One. Childcare is expensive, and before we had family that watched them for free.
Two. My husband would have more opportunity for promotion if I was here to keep the children when he had to work late, and since I would not work for the company, it would be easier on his career. (I know that sounds very vague but it is very hard to describe the situation without writing another 15 paragraphs.)
For a long time I just dealt with my "funks" as I would call them. But after the newness of the move wore off I started getting into longer and longer funks. After six months of living in an apartment we bought a house. So I had something else new and shiny to distract me. And that did work for awhile, but the "funk" came back. The I started watching a little boy during the week. But eventually I was down as ever. It wasn't until my husband came home from work one evening and found me crying alone in bed that I told him everything. And once again I had to go find a doctor.
My new doctor diagnosed me with moderate to severe depression. She also confirmed that I did not have bipolar disorder. She put me on Zoloft/Sertraline, which I have been taking for awhile now. At first I was doing great. I found my old self again. I started painting and drawing again. Things were looking up. But as it always seems to be with me, something always knocks me down.
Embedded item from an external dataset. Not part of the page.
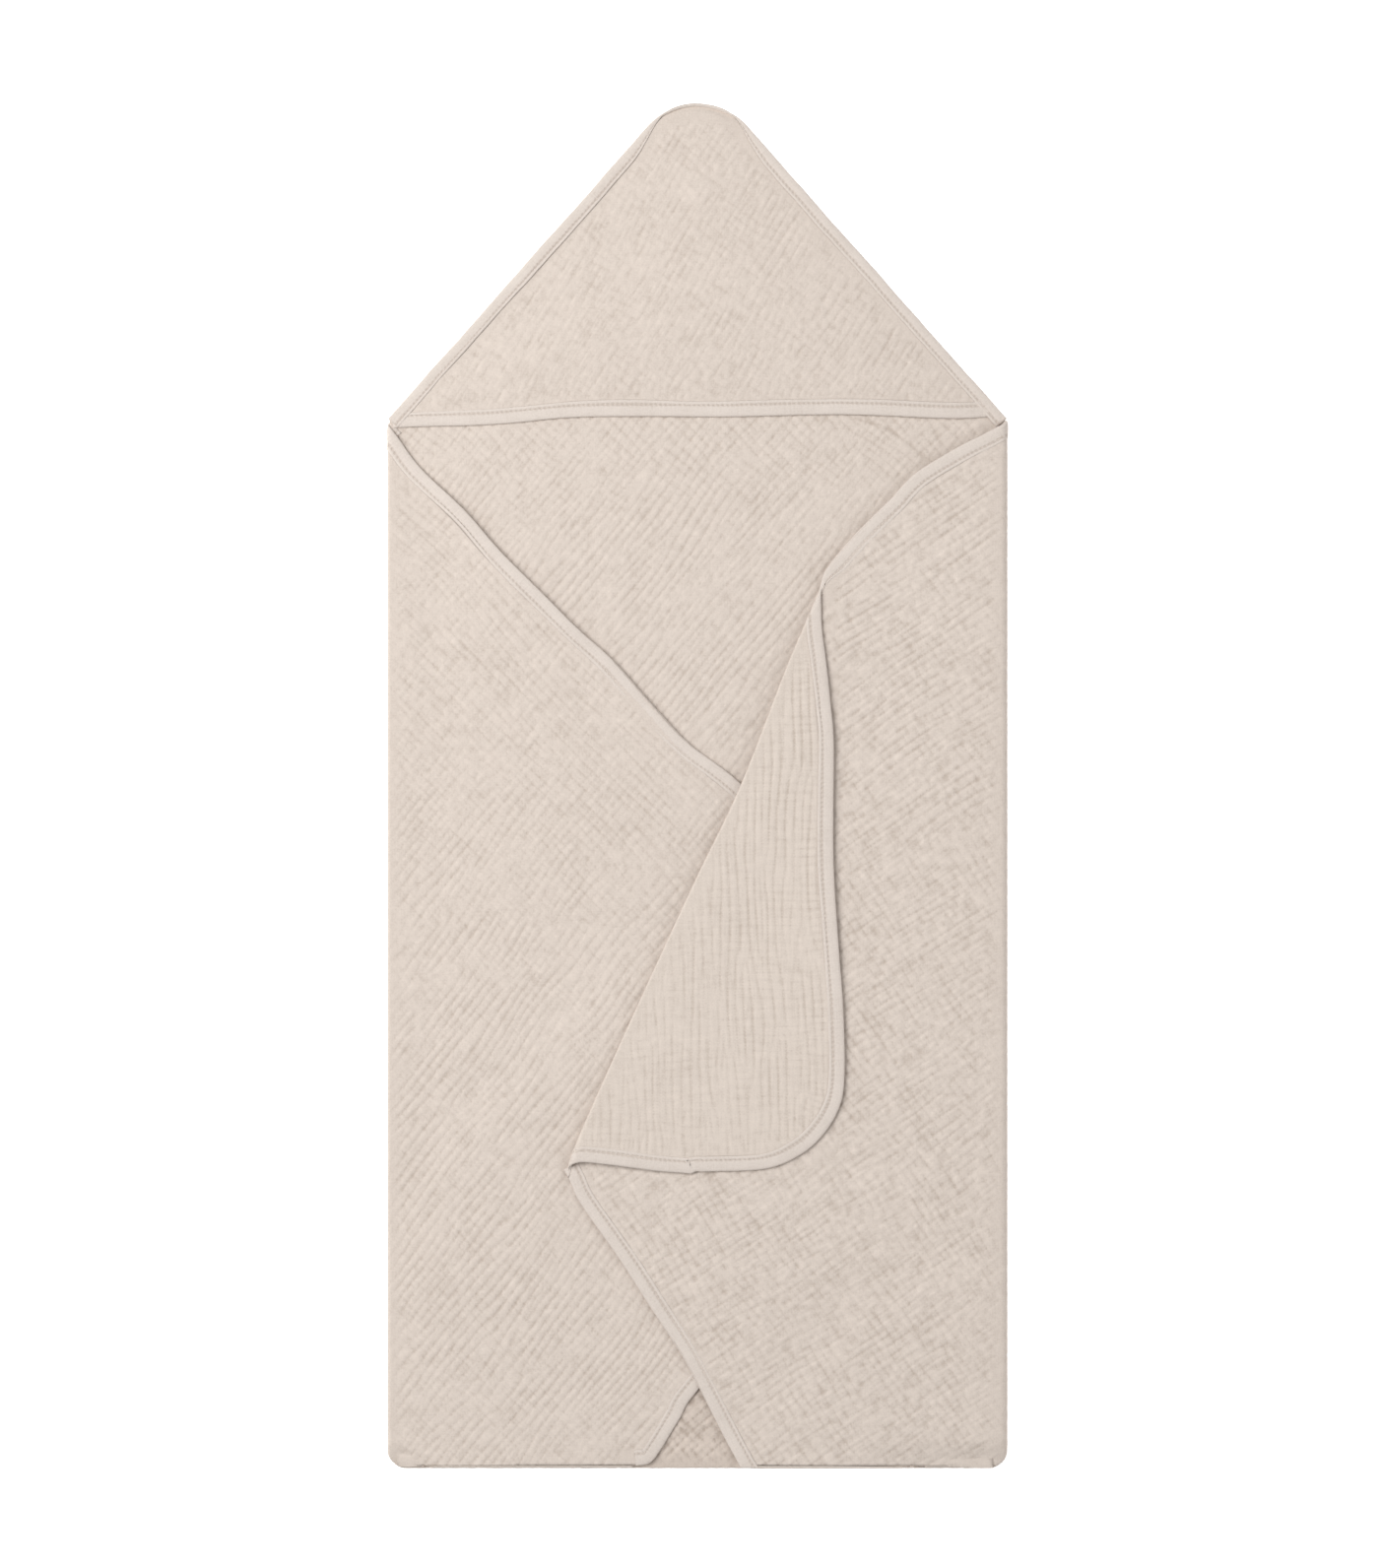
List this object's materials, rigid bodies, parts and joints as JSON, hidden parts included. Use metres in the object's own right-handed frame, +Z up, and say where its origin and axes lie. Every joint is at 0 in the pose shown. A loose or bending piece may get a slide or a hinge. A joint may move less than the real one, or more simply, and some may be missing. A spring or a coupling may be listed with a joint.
{
  "type": "hooded baby towel",
  "caption": "Square muslin baby towel with a corner hood and bound edges, shown folded: both side flaps folded in, one corner turned back.",
  "frame": {"origin": "centre of the folded towel's bounding box, on the surface that it lies on", "axes": "+Y along the towel towards the tip of the hood, +Z up out of the surface, +X to the right seen from above"},
  "size_m": [0.363, 0.8, 0.0091],
  "materials": {
    "muslin": "matte",
    "binding": "matte",
    "thread": "matte"
  },
  "bodies": {
    "root": {"back_panel": "muslin", "hood_panel": "muslin", "hood_side_binding": "binding", "hood_side_thread": "thread", "hood_mouth_binding": "binding", "hood_mouth_thread": "thread", "bottom_tuck": "muslin", "bottom_tuck_binding": "binding", "bottom_tuck_thread": "thread", "bottom_fold": "muslin", "left_flap": "muslin", "left_flap_binding": "binding", "left_flap_thread": "thread", "left_fold": "muslin", "left_wing": "muslin", "left_wing_binding": "binding", "left_wing_thread": "thread", "left_wing_side_fold": "muslin", "left_wing_hem_fold": "muslin", "right_fold": "muslin", "right_wing_side_fold": "muslin"},
    "right_flap": {"right_flap": "muslin", "right_flap_upper_binding": "binding", "right_flap_lower_binding": "binding", "right_flap_upper_thread": "thread", "right_flap_lower_thread": "thread", "right_wing": "muslin", "right_wing_binding": "binding", "right_wing_thread": "thread", "right_wing_hem_fold": "muslin", "corner_fold": "muslin"},
    "turned_corner": {"turned_corner": "muslin", "turned_corner_binding": "binding", "turned_corner_thread": "thread"}
  },
  "joints": [
    {"name": "right_flap_swing", "type": "hinge", "parent": "root", "child": "right_flap", "pos_m": [0.17765, 0, 0.00385], "axis": [0, 1, 0], "range_deg": [0, 178]},
    {"name": "corner_turn", "type": "hinge", "parent": "right_flap", "child": "turned_corner", "pos_m": [-0.0764, -0.22848, 0.0079], "axis": [-0.4008, -0.9162, 0], "range_deg": [0, 180]}
  ]
}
Earlier this year my husband told me that he doesn't know if he is in love with me anymore. When he said that it put me right back into that place I was a few years ago. Ever since then, I can't seem to be able to stay on my medication. I constantly forget to take my pills everyday and it isn't until I am sitting in my closet floor crying that I realize I haven't taken anything for four days. I guess at this point I don't know what to do anymore. I know I should go see a psychiatrist, but I just can't bring myself to do it. I don't really talk to anyone about how I feel anymore. My husband is the only one I would want to talk to and he just doesn't seem interested in me anymore. Which makes everything worse.
My mother deals with depression herself so if I try to talk to her about it, I know that I just make her worry. I don't ever tell anyone how I really feel, or what I really think. No one knows that I think about death a lot. I don't know if I would ever try to kill myself. I just sometimes think it would be easier if I wasn't here anymore. I just want the pain and the sadness to go away. I know I have so many things to be grateful and thankful for, but that just makes it worse because I know I should be happy and I can't. So I feel I don't deserve what I have because I can't be happy with it. I think I am pushing my husband farther and farther away and now I am just waiting for him to leave me.
So even though I wish I had someone to talk to, I just can't bring myself to open up. I would sound ungrateful and whiny. And I hate myself for it. I don't want to be like this anymore. I am tired of this cycle. I just want it to end. I just want to be happy. So I just keep dealing with it on my own.